Quasi tutti i valori sono noti su carta sottile con stampa semitrasparente, con stampa recto-verso, con doppia stampa, con incisioni multiple o con stampa smossa. Sono conosciute anche coppie di francobolli non correttamente allineati. Un ricco insieme di varietà che permette l’allestimento di interessanti collezioni specializzate.
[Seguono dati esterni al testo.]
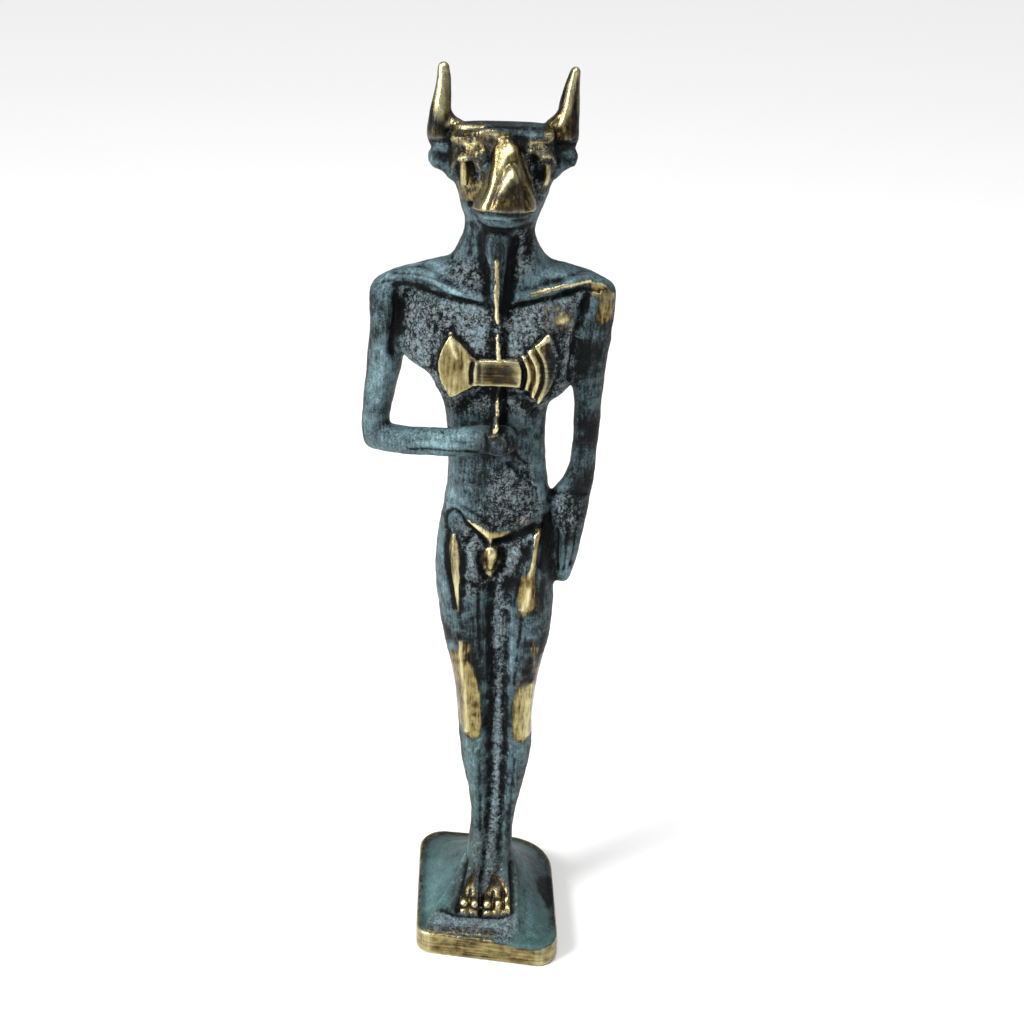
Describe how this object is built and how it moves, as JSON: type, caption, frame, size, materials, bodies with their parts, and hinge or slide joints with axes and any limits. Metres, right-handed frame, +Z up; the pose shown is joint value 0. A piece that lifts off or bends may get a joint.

Un altro aspetto particolare della collezione di Napoli è quello dei falsi per frodare la posta, che riguardarono i valori da 1, 2, 10 e 20 grana: furono così tanti che si pensa che i falsari agissero con la complicità degli stessi impiegati postali. Il francobollo da 20 grana, in particolare, fu falsificato in così grande quantità da detenere un singolare primato filatelico internazionale: è l’unico caso in cui il falso per posta è più comune dell’originale.

Masini Saggio litografico francobolli NapoliGli ultimi saggi

Giuseppe Masini, che si vide estromesso dal lavoro, pensò di recuperarlo proponendo un nuovo francobollo stampato con il più economico sistema litografico e nel giugno 1858 preparò un nuovo disegno, molto simile al precedente, con cui fece stampare i diversi valori in vari colori. Purtroppo per lui, un operaio incaricato della stampa sottrasse un francobollo da 5 grana e lo usò per spedire una lettera, che fu scoperta. Partì un procedimento penale e Masini finì definitivamente in cattiva luce: non avrebbe mai più prodotto francobolli. Nel frattempo, nel maggio 1859 re Ferdinando II morì e gli succedette il figlio Francesco II. Sarebbe rimasto sul trono solo pochi mesi, cacciato da Garibaldi e dall’unità d’Italia.

Quanto vale

I francobolli di Napoli sono rari e piuttosto costosi allo stato di nuovo – la serie, non linguellata, può valere oltre 100mila euro (ma la qualità media è pari al 30%) – meno se linguellati, usati o su documento intero. Fa eccezione il 50 grana, un alto valore di grande pregio nuovo (quasi 30mila euro linguellato) ma ancora più su lettera: è nota una sola quartina nuova, conservata alla British Library e un centinaio di lettere. La serie completa, con tracce di linguella, ha un prezzo di catalogo di oltre 75mila euro. I saggi Thomas valgono poche migliaia di euro, i Masini da 700 a 2.000.